Imagine how difficult it would be to arrive in a strange land as a child. You dont speak English. You dont have any money. And worst of all, you dont have a mother or father to care for you.
That was the plight of 30,000 kids in the mid-1800s. New York became so overwhelmed by all these orphans they couldnt take care of them all. As a result, many kids were sucked into lives of crime or prostitution just to survive.
A pastor, named Charles Long Brace, felt that something had to be done for these kids. He believed the children would have better lives if they left New York City and were raised by good Christian farm families. There was a real need for labor in the growing farming communities of the Midwest. He knew that farmers would welcome homeless children, give them good homes, and treat them as their own.
So, the solution he came up with was to put them on trains heading West. At towns along the way the conductor would announce that there are children in need of homes and invite the local townspeople to adopt these children. By 1929 about 200,000 kids were adopted through the orphan trains.

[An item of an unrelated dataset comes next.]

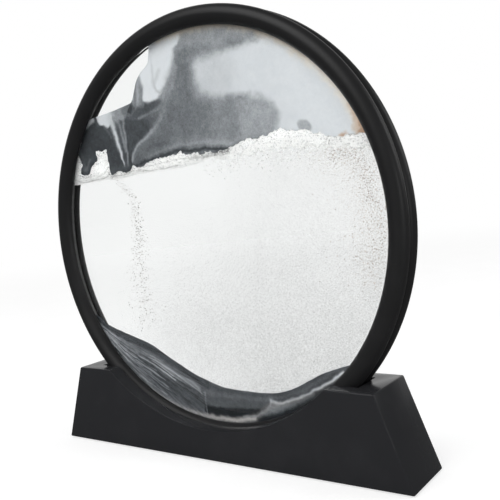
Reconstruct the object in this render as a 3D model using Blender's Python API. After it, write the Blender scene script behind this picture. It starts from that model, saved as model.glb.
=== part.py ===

Among the children who were adopted in this way, two became governors, one became a congressman, and two others became supreme court judges. One was adopted by a middle-aged couple in Michigan, named Mr. and Mrs. Henry Ford.
Can you imagine the wonder that child must have felt when he was driven in a car to a huge mansion and told that this would be his new home? Just think if you were that lucky child! Everything there is yours to enjoy! By some miracle you now have a family that loves you and a new home! What a family and home it is!
That is the picture painted in Ephesians to portray our condition. We were once orphans, left to our own devices, struggling to scrounge out a life. But through the grace of God, we have been adopted into Gods family. We are sons and daughters of the most high King. We are inheritors of all Gods good gifts. We are heirs to eternal life.
That is the good news. That is the message of Gods love and salvation, lavished upon us. Just like those kids who rode the orphan trains, we did not do anything to earn our adoption. It is pure gift. We are inheritors of all Gods wonderful gifts. We are named and claimed by God as his beloved sons and daughters for all eternity. What a blessing that is! Thanks be to God!
I invite and encourage you to read the book of Ephesians as we are focusing on it for the next three Sundays. It is a quick read yet it is a powerful story of Gods redeeming grace.
May God fill you with a new appreciation for his forgiveness, love, and grace.
May you live into your role as Gods beloved son or daughter.